I am a sacred keeper of private thoughts. Thoughts of my own, thoughts of those around me, thoughts of those who came before me, and my personal favorite: thoughts that find their way to me mysteriously. Around this time last year, I re-read Richard Siken’s War of Foxes. He asks, “What can you know about a person?” I found myself beckoning to that question over and again until I thought: maybe we’ll never know anything about anyone. This unknowing became Artifice.

Perhaps it was a mundane question to muse over, but I found a mystical quality in the elusiveness of its potential answers. My work and my life strive to reveal the mystical in the mundane, so I thought this question would make for a compelling thesis on screen given my sensibilities. At its core, Artifice is about personality, pronouns, projection, and the cyclical nature of self. It is the acceptable face to the unacceptable mind. It is a film of swallowed tyrannies, in the name of Audre Lorde. My goal with this project is to make my audience question what it means to be a person versus what it means to be a persona and encourage them to find a reality where both can live.

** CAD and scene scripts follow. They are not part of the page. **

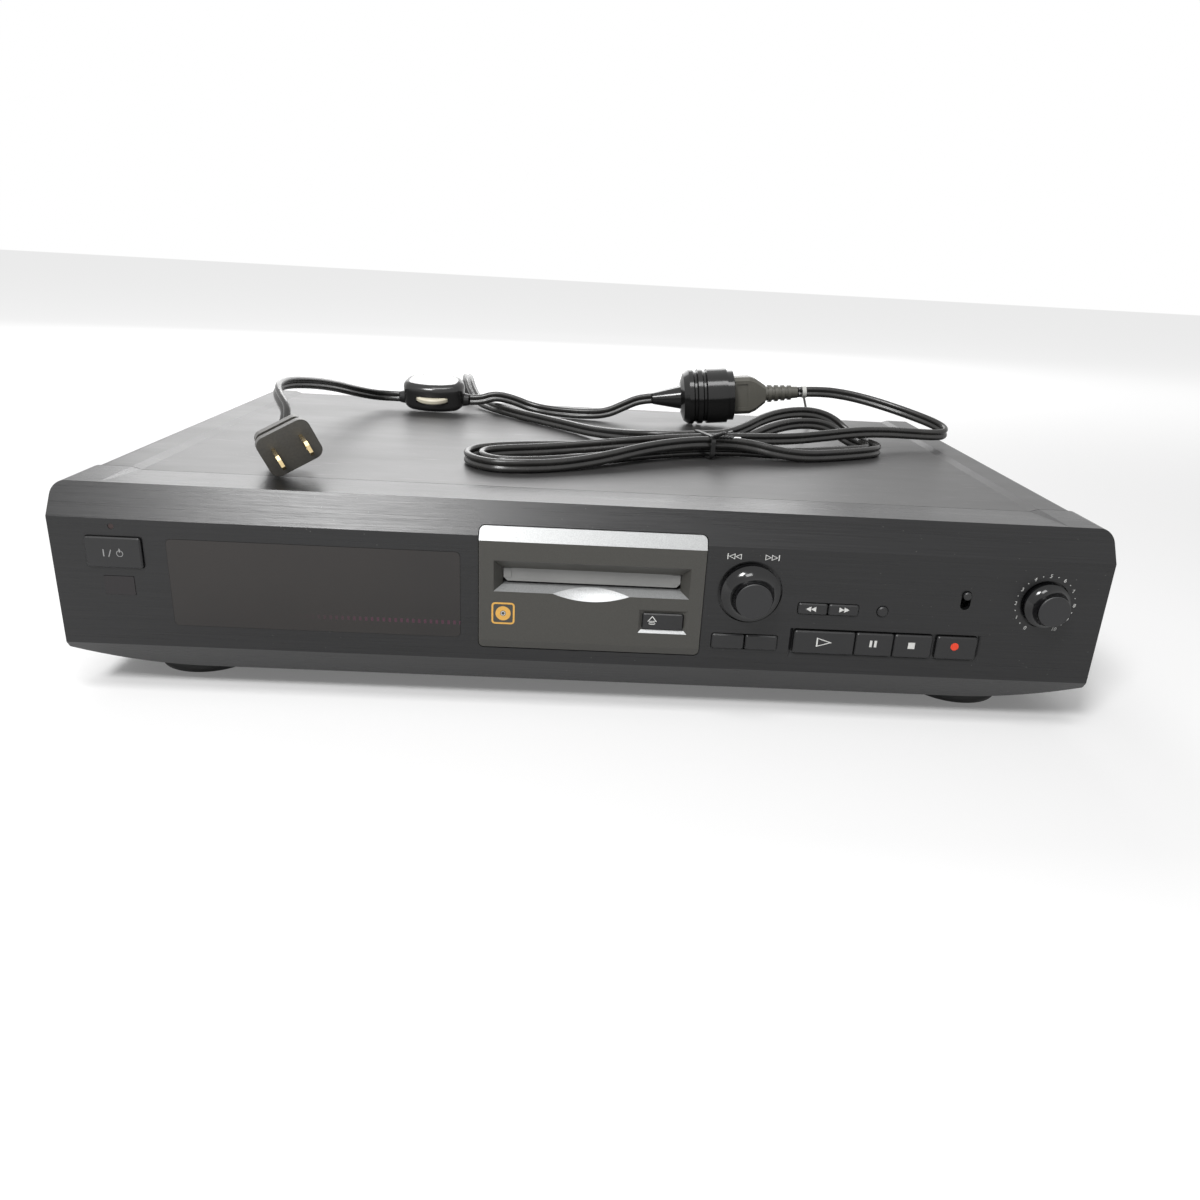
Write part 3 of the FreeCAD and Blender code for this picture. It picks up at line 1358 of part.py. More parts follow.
def spindle_motor():
    low = DECK_PLATE_Z + DECK_PLATE
    can = rod(SLOT_X, SPINDLE_Y, low, SPINDLE_RADIUS, SPINDLE_HEIGHT, (0, 0, 1))
    return can.cut(rod(SLOT_X, SPINDLE_Y, low + 2, SPINDLE_SHAFT + 0.05, SPINDLE_HEIGHT, (0, 0, 1)))


def turntable():
    """The disc table on its shaft, just under the cartridge once that is lowered."""
    motor_top = DECK_PLATE_Z + DECK_PLATE + SPINDLE_HEIGHT
    table_top = HOLDER_Z - CARTRIDGE_HEIGHT / 2 - HOLDER_DROP - 0.5
    pin = rod(SLOT_X, SPINDLE_Y, DECK_PLATE_Z + DECK_PLATE + 2.4, SPINDLE_SHAFT, 8, (0, 0, 1))
    low = motor_top + SEAM
    hub = rod(SLOT_X, SPINDLE_Y, low, 4.0, table_top - TABLE_SHEET - low, (0, 0, 1))
    plate = rod(SLOT_X, SPINDLE_Y, table_top - TABLE_SHEET, TABLE_RADIUS, TABLE_SHEET, (0, 0, 1))
    nose = rod(SLOT_X, SPINDLE_Y, table_top, TABLE_PIN, 1.4, (0, 0, 1))
    return joined([pin, hub, plate, nose])


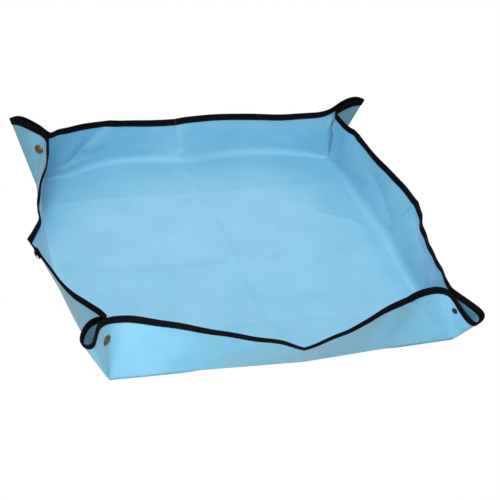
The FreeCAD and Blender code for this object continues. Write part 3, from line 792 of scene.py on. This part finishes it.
for corner, cap_side in CAP_SIDE.items():
    other = [s for s in MEETING[corner] if s != cap_side][0]
    for part, profile in STUD_PROFILES.items():
        body = f"{corner}_{cap_side if part in ('cap', 'socket') else other}_ear"
        look = DARK_LOOK if part == "post" else BRASS_LOOK
        obj = lathe(f"{corner}_{part}_metal", rounded(profile), look, corner)
        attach(obj, body)
        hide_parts(f"{corner}_{part}")
    spring = spring_mesh(f"{corner}_spring_wire", corner)
    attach(spring, f"{corner}_{cap_side}_ear")
    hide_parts(f"{corner}_spring")


# ------------------------------------------------------------------ light and camera

def area_light(name, place, size, power):
    data = bpy.data.lights.new(name, "AREA")
    data.shape, data.size = "DISK", size
    data.energy = power
    light = bpy.data.objects.new(name, data)
    light.location = place
    light.rotation_euler = (Vector((0, 0, 0)) - Vector(place)).to_track_quat("-Z", "Y").to_euler()
    bpy.context.scene.collection.objects.link(light)


def white_world(level):
    """Soft white light all round. Seen directly, or through glass, the backdrop is plain white."""
    world = bpy.data.worlds.new("studio")
    bpy.context.scene.world = world
    world.use_nodes = True
    tree = world.node_tree
    soft = tree.nodes["Background"]
    soft.inputs["Strength"].default_value = level
    soft.inputs["Color"].default_value = (1, 1, 1, 1)
    plain = tree.nodes.new("ShaderNodeBackground")
    plain.inputs["Color"].default_value = (1, 1, 1, 1)
    plain.inputs["Strength"].default_value = 1.0
    path = tree.nodes.new("ShaderNodeLightPath")
    mix = tree.nodes.new("ShaderNodeMixShader")
    tree.links.new(path.outputs["Is Camera Ray"], mix.inputs["Fac"])
    tree.links.new(soft.outputs["Background"], mix.inputs[1])
    tree.links.new(plain.outputs["Background"], mix.inputs[2])
    tree.links.new(mix.outputs["Shader"], tree.nodes["World Output"].inputs["Surface"])


view_camera()
white_world(0.31)
area_light("top", (0, 0, 2.4), 1.5, 23)
area_light("back", (0.5, 1.9, 1.4), 1.6, 13)
area_light("front", (-0.55, -0.95, 1.5), 1.0, 13)
area_light("front_left", (-1.3, -1.7, 0.9), 1.0, 4)
area_light("near_left", (-0.8, -0.95, 0.3), 0.5, 3.0)
area_light("table_bounce", (-0.2, -0.95, 0.04), 0.5, 3.2)

bpy.context.scene.view_settings.view_transform = "Standard"
bpy.context.scene.view_settings.look = "None"
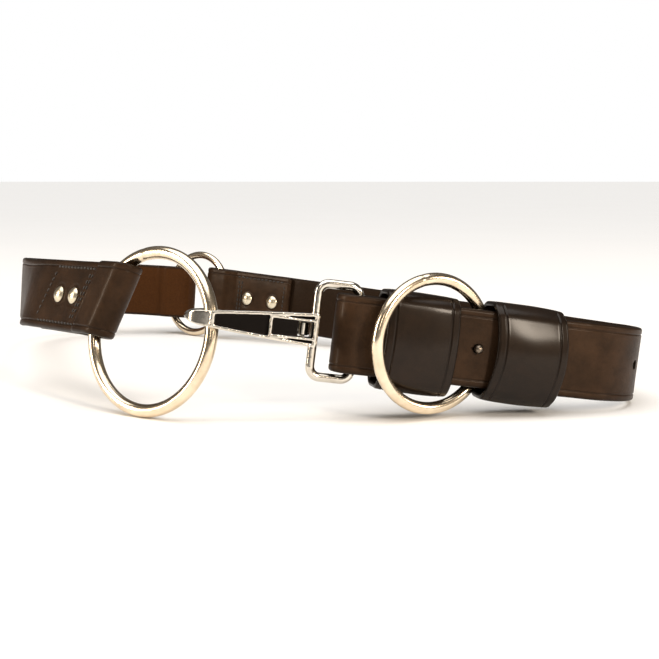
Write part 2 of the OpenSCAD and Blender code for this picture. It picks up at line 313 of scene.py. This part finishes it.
def pressed(v, marks):
    """Rivets dent the leather and their setting tool leaves a ring round each."""
    for centre, normal, radius in marks:
        d = v - centre
        height = d.dot(normal)
        away = (d - height * normal).length
        if abs(height) < 1.3 and away < radius + 4:
            ring = math.exp(-((away - radius - 1.3) / 0.55) ** 2)
            dish = 1 / (1 + math.exp((away - radius - 0.6) * 2.5))
            v = v - normal * (0.42 * ring + 0.22 * dish)
    return v


def strap_rings(line, profile, place, bend=None, marks=()):
    """The section's points at each station, in metres, with rounded ends."""
    ends = ((0, 1.0), (1, 0.35))                    # how far the last two stations draw in
    rings, lengths, total = [], [], 0.0
    for k, (x, y, h) in enumerate(line):
        if k:
            total += math.hypot(x - line[k - 1][0], y - line[k - 1][1])
        inset = next((d for i, d in ends if k == i or k == len(line) - 1 - i), 0)
        s, c = math.sin(math.radians(h)), math.cos(math.radians(h))
        ring = []
        for across, up in profile:
            across -= math.copysign(min(inset, abs(across)), across)
            up -= math.copysign(inset, up)
            wave = unevenness((x, y, up)) + 0.05 * noise.noise(Vector((x, y, up)) / 5)
            side = across + (wave if abs(across) > 1 else 0)
            up += unevenness((x, y, up * 3), 0.12, 15) * (abs(up) > 17)
            v = (x - side * s, y + side * c, up)
            v = pressed(place @ Vector(bend(v) if bend else v), marks)
            ring.append(v * MM)
        rings.append(ring)
        lengths.append(total * MM)
    return rings, lengths


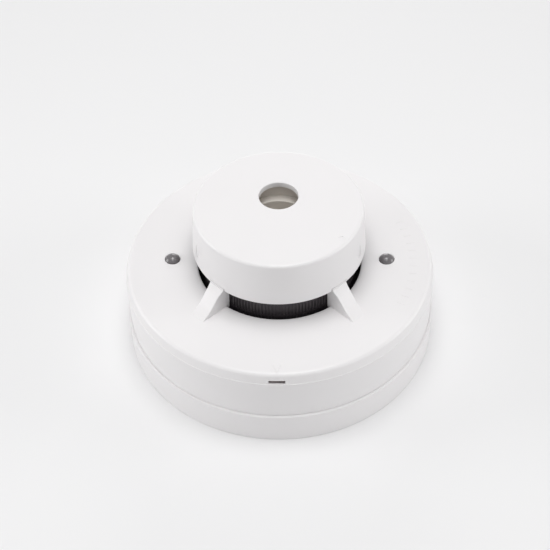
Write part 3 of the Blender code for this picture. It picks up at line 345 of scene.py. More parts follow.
def spun(profile, steps, closed=True, center=(0.0, 0.0)):
    """A shape turned about an upright axis through center, from (radius, height) points."""
    bm = bmesh.new()
    verts = [bm.verts.new((radius, 0, height)) for radius, height in profile]
    ends = verts[1:] + verts[:1] if closed else verts[1:]
    edges = [bm.edges.new(pair) for pair in zip(verts, ends)]
    bmesh.ops.spin(
        bm, geom=verts + edges, cent=(0, 0, 0), axis=(0, 0, 1), dvec=(0, 0, 0),
        angle=math.tau, steps=steps, use_merge=True, use_duplicate=False,
    )
    recalculated(bm)
    bmesh.ops.translate(bm, verts=bm.verts, vec=(*center, 0))
    return bm


def rounded(bm, offset, steps, chosen):
    """Rounds the edges that chosen picks, from (edge, middle radius, middle height)."""
    picked = []
    for edge in bm.edges:
        middle = (edge.verts[0].co + edge.verts[1].co) / 2
        if edge.is_manifold and chosen(edge, math.hypot(middle.x, middle.y), middle.z):
            picked.append(edge)
    if not picked:
        raise RuntimeError("no edge was picked for rounding")
    bmesh.ops.bevel(
        bm, geom=picked, offset=offset, offset_type="OFFSET", segments=steps, profile=0.5,
        affect="EDGES", material=-1, clamp_overlap=True,
    )
    return bm


def ring_at(radius, height):
    """Picks the round edge at one radius and height, for rounded()."""
    reach = RING_SLACK + RING_SAG * radius

    def chosen(edge, middle_radius, middle_height):
        first, last = edge.verts
        near = abs(middle_radius - radius) < reach and abs(middle_height - height) < RING_SLACK
        level = abs(first.co.z - last.co.z) < RING_SLACK
        return near and level and edge.calc_face_angle() > LEAST_BEND
    return chosen


def turned(bm, degrees, axis="Z"):
    turn = Matrix.Rotation(math.radians(degrees), 3, axis)
    bmesh.ops.rotate(bm, verts=bm.verts, cent=(0, 0, 0), matrix=turn)
    return bm


def moved(bm, offset):
    bmesh.ops.translate(bm, verts=bm.verts, vec=offset)
    return bm


def block(center, size, degrees=0.0, edge=0.0):
    """A box, turned about the object's axis after it is placed, with its edges rounded if asked."""
    bm = bmesh.new()
    bmesh.ops.create_cube(bm, size=1.0)
    bmesh.ops.scale(bm, verts=bm.verts, vec=size)
    if edge:
        bmesh.ops.bevel(
            bm, geom=bm.edges[:], offset=edge, offset_type="OFFSET", segments=2, profile=0.5,
            affect="EDGES", material=-1,
        )
    moved(bm, center)
    return turned(bm, degrees) if degrees else bm


def rod(center, radius, low, high, steps=48):
    bm = bmesh.new()
    bmesh.ops.create_cone(
        bm, cap_ends=True, segments=steps, radius1=radius, radius2=radius, depth=high - low)
    return moved(bm, (*center, (low + high) / 2))


def sector(inner, outer, low, high, start, end, steps):
    """A piece of a ring between two angles."""
    bm = bmesh.new()
    corners = ((inner, low), (outer, low), (outer, high), (inner, high))
    face = bm.faces.new([bm.verts.new((radius, 0, height)) for radius, height in corners])
    bmesh.ops.spin(
        bm, geom=[face, *face.edges, *face.verts], cent=(0, 0, 0), axis=(0, 0, 1), dvec=(0, 0, 0),
        angle=math.radians(end - start), steps=steps, use_merge=False, use_duplicate=False,
    )
    return turned(recalculated(bm), start)


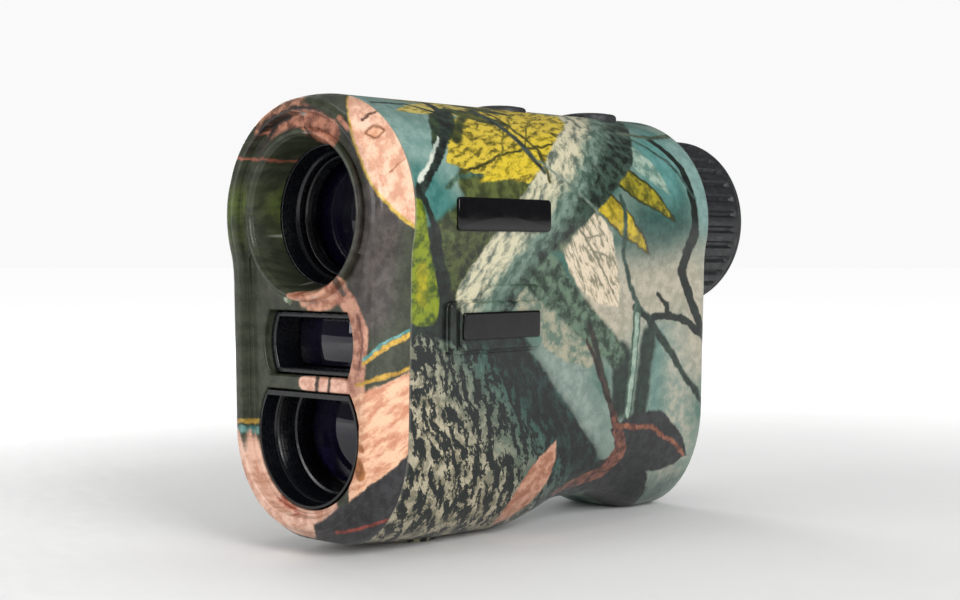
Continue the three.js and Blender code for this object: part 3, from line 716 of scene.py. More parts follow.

I chose to shoot on tape and utilize archival wardrobe pieces because Artifice needed to evoke ancestral feelings of fragmentation, memory, and listlessness. I fawn over films that feel as if they could be from any time period or any place in the world. It speaks to the expansiveness I desire to embody as a filmmaker. I was inspired by the works of experimental revolutionaries such as Jonas Mekas, Amy Greenfield, and Marlon Riggs, but I was also inspired by narrative auteurs like Wong Kar-wai, Harmony Korine, and Sofia Coppola, among others. The title sequence is a reference to Żuławski’s Possession, whereas the mirror references Aronofsky’s Black Swan.

I’m inspired by music and dreams and memories just as much. All of it built the language and painted the picture of the world Artifice lives in: intimate, haunting, and colored with philosophical musings. My kaleidoscope of influences, alongside my community and chosen family, gave me the freedom and framework to craft a character study with a narrative arc that has a nonlinear timeline and a lyrical rhythm.

In short, Artifice is a surreal descent into the unknown that I hope will find the right people to fall into it with quiet hesitation and unflinching curiosity, questioning what’s behind the veil and what it reveals about themselves.